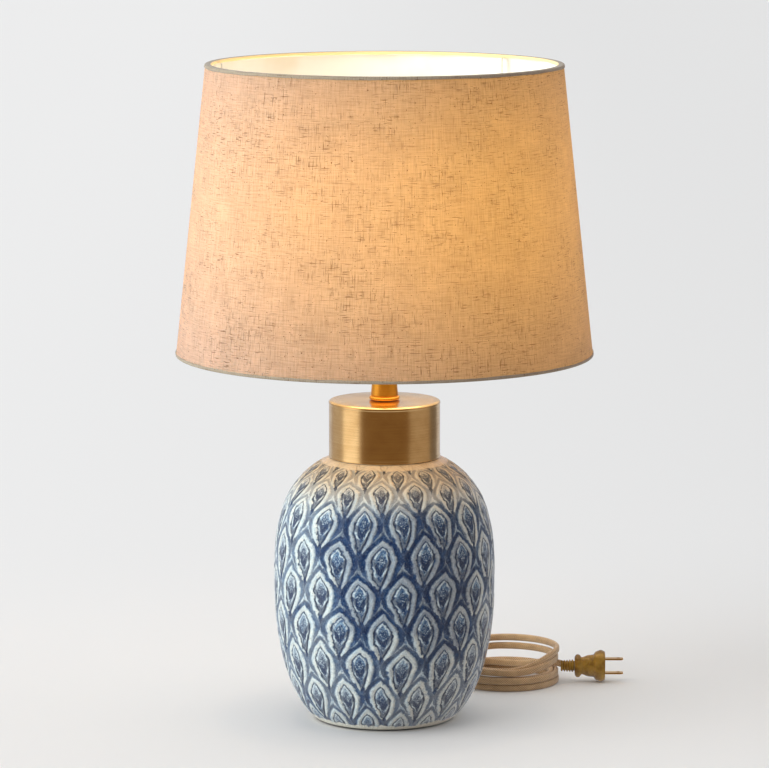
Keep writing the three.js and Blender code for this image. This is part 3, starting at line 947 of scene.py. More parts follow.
def rounded(corners: Sequence[tuple[float, float, float]], loop: bool = False, steps: int = 5) -> np.ndarray:
    """An outline whose corners are softened.

    Each corner is cut back along both its sides and a quadratic curve, whose middle handle is the
    corner itself, joins the cuts.

    Args:
        corners: (across, up, how far back to cut) in millimetres.
        loop: the last corner joins the first.
        steps: the points on a softened corner, less one.

    Returns:
        The outline's points.
    """
    spots = np.array([c[:2] for c in corners], float)
    made = []
    share = np.linspace(0.0, 1.0, steps + 1)[:, None]
    last = len(corners) - 1
    for number, (spot, (_, _, cut)) in enumerate(zip(spots, corners)):
        if cut <= 0.0 or (not loop and number in (0, last)):
            made.append(spot[None])
            continue
        before, after = spots[number - 1] - spot, spots[(number + 1) % len(spots)] - spot
        entry = spot + before * min(0.5, cut / np.linalg.norm(before))
        leave = spot + after * min(0.5, cut / np.linalg.norm(after))
        made.append((1 - share) ** 2 * entry + 2 * share * (1 - share) * spot + share**2 * leave)
    return np.concatenate(made)


def run_of(points: np.ndarray) -> np.ndarray:
    """The distance along a line of points, from 0."""
    return np.concatenate([[0.0], np.cumsum(np.linalg.norm(np.diff(points, axis=0), axis=1))])


def turned(outline: np.ndarray, sides: int, loop: bool = False, shift: np.ndarray | float = 0.0) -> Net:
    """An outline of (radius, height) carried once round Z from the back.

    A point is (radius * cos, radius * sin, height); a shift moves each point's radius.

    Args:
        outline: the points, from axis to axis or in a loop.
        sides: how many steps make the turn.
        loop: the outline is a ring's section.
        shift: what is added to the radius, by outline point and side.

    Returns:
        The net, with metres round and along it as its place on the finish.
    """
    turn = np.arange(sides) / sides
    angle = math.pi / 2.0 + FULL_TURN * turn
    radius = outline[:, :1] + shift
    height = np.broadcast_to(outline[:, 1:], (len(outline), sides))
    points = np.stack([radius * np.cos(angle), radius * np.sin(angle), height], axis=-1)
    closed = np.concatenate([outline, outline[:1]]) if loop else outline
    mean = float(outline[:, 0].mean())
    round_it = np.linspace(0.0, FULL_TURN * mean * MM, sides + 1)
    along = run_of(closed) * MM
    uv = np.stack(np.broadcast_arrays(round_it[None, :], along[:, None]), axis=-1)
    return Net(points, loop, True, uv)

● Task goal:
Print the listing above in its entirety, with every line exact.

● Answer to this task:
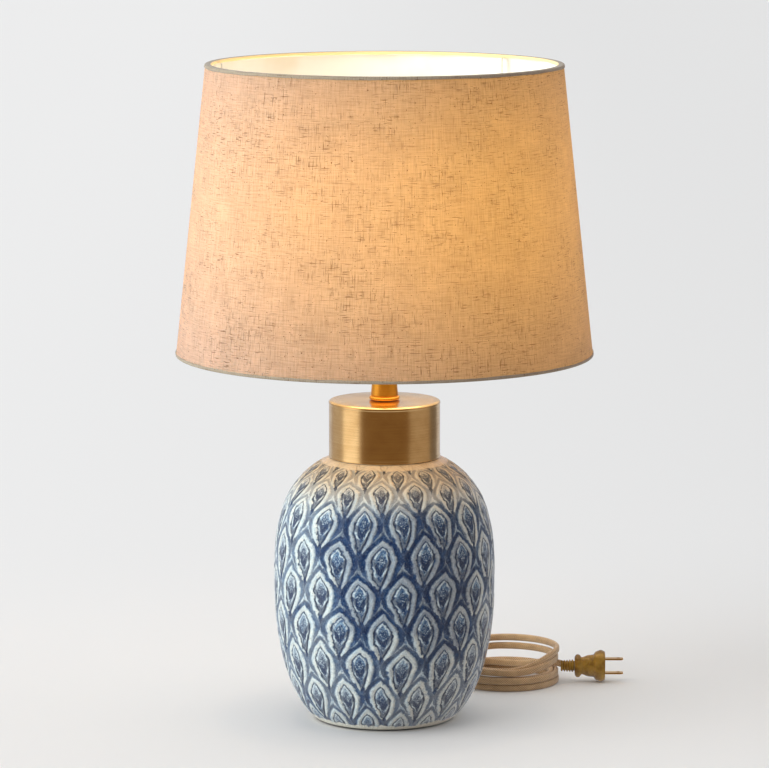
Keep writing the three.js and Blender code for this image. This is part 3, starting at line 947 of scene.py. More parts follow.
def rounded(corners: Sequence[tuple[float, float, float]], loop: bool = False, steps: int = 5) -> np.ndarray:
    """An outline whose corners are softened.

    Each corner is cut back along both its sides and a quadratic curve, whose middle handle is the
    corner itself, joins the cuts.

    Args:
        corners: (across, up, how far back to cut) in millimetres.
        loop: the last corner joins the first.
        steps: the points on a softened corner, less one.

    Returns:
        The outline's points.
    """
    spots = np.array([c[:2] for c in corners], float)
    made = []
    share = np.linspace(0.0, 1.0, steps + 1)[:, None]
    last = len(corners) - 1
    for number, (spot, (_, _, cut)) in enumerate(zip(spots, corners)):
        if cut <= 0.0 or (not loop and number in (0, last)):
            made.append(spot[None])
            continue
        before, after = spots[number - 1] - spot, spots[(number + 1) % len(spots)] - spot
        entry = spot + before * min(0.5, cut / np.linalg.norm(before))
        leave = spot + after * min(0.5, cut / np.linalg.norm(after))
        made.append((1 - share) ** 2 * entry + 2 * share * (1 - share) * spot + share**2 * leave)
    return np.concatenate(made)


def run_of(points: np.ndarray) -> np.ndarray:
    """The distance along a line of points, from 0."""
    return np.concatenate([[0.0], np.cumsum(np.linalg.norm(np.diff(points, axis=0), axis=1))])


def turned(outline: np.ndarray, sides: int, loop: bool = False, shift: np.ndarray | float = 0.0) -> Net:
    """An outline of (radius, height) carried once round Z from the back.

    A point is (radius * cos, radius * sin, height); a shift moves each point's radius.

    Args:
        outline: the points, from axis to axis or in a loop.
        sides: how many steps make the turn.
        loop: the outline is a ring's section.
        shift: what is added to the radius, by outline point and side.

    Returns:
        The net, with metres round and along it as its place on the finish.
    """
    turn = np.arange(sides) / sides
    angle = math.pi / 2.0 + FULL_TURN * turn
    radius = outline[:, :1] + shift
    height = np.broadcast_to(outline[:, 1:], (len(outline), sides))
    points = np.stack([radius * np.cos(angle), radius * np.sin(angle), height], axis=-1)
    closed = np.concatenate([outline, outline[:1]]) if loop else outline
    mean = float(outline[:, 0].mean())
    round_it = np.linspace(0.0, FULL_TURN * mean * MM, sides + 1)
    along = run_of(closed) * MM
    uv = np.stack(np.broadcast_arrays(round_it[None, :], along[:, None]), axis=-1)
    return Net(points, loop, True, uv)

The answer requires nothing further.